→ GIVEN EXERCISE
Gather the lines that hold the string "this".

→ RECORD EXTRACTS
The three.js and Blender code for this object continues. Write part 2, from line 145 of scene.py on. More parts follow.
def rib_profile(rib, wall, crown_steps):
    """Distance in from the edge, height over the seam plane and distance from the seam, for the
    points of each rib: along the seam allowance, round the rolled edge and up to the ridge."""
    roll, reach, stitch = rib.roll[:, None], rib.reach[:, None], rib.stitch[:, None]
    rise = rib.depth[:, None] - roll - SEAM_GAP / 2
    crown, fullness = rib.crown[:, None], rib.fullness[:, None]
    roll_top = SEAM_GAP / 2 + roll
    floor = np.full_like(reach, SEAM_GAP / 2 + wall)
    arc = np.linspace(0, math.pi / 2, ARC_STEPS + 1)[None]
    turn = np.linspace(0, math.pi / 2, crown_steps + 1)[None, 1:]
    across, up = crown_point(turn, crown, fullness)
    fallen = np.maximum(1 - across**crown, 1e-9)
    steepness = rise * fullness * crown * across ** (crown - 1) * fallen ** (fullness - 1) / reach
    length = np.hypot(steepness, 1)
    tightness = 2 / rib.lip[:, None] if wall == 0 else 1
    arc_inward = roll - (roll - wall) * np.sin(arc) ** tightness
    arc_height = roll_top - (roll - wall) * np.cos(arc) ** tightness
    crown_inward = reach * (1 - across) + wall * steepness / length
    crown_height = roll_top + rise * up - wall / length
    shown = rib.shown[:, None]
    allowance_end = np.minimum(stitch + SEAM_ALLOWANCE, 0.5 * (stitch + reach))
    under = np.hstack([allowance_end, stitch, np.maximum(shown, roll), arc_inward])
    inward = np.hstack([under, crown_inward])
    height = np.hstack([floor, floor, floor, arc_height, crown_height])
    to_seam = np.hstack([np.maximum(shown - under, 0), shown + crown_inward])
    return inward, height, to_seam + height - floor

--

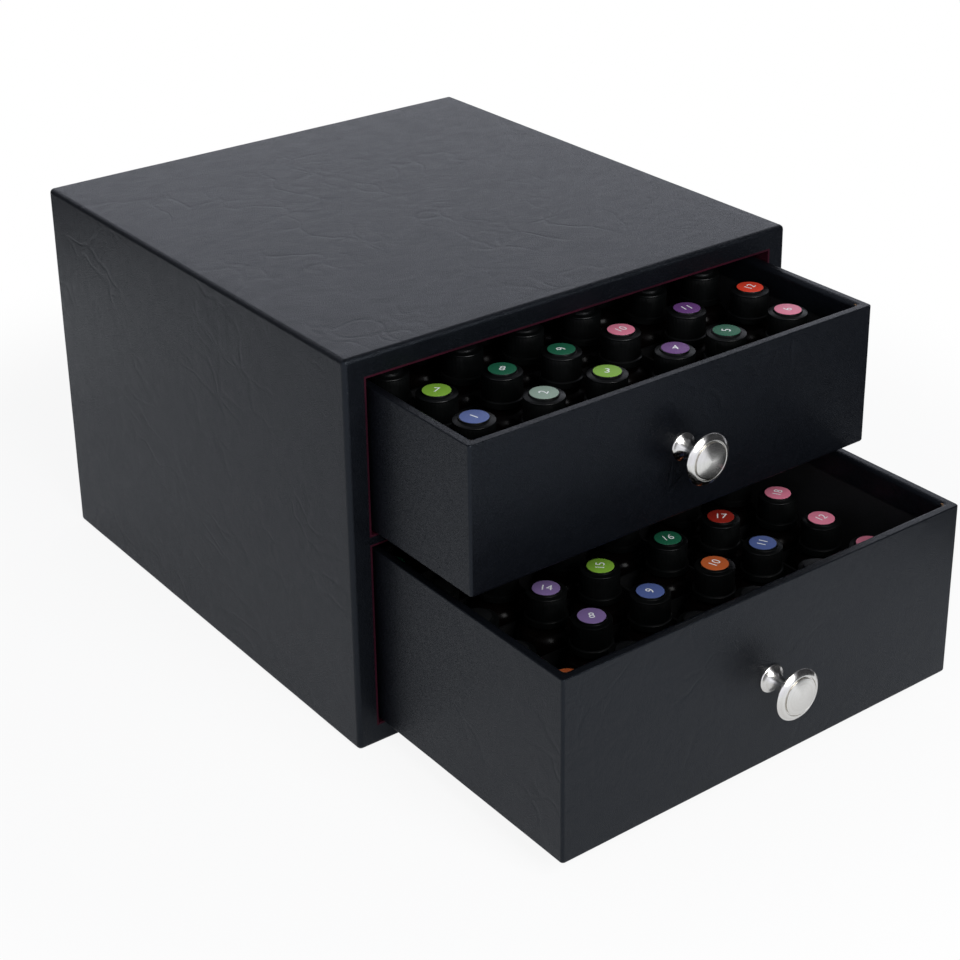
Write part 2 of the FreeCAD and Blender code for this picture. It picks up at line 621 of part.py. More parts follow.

→ EXPECTED ANSWER
The three.js and Blender code for this object continues. Write part 2, from line 145 of scene.py on. More parts follow.
Write part 2 of the FreeCAD and Blender code for this picture. It picks up at line 621 of part.py. More parts follow.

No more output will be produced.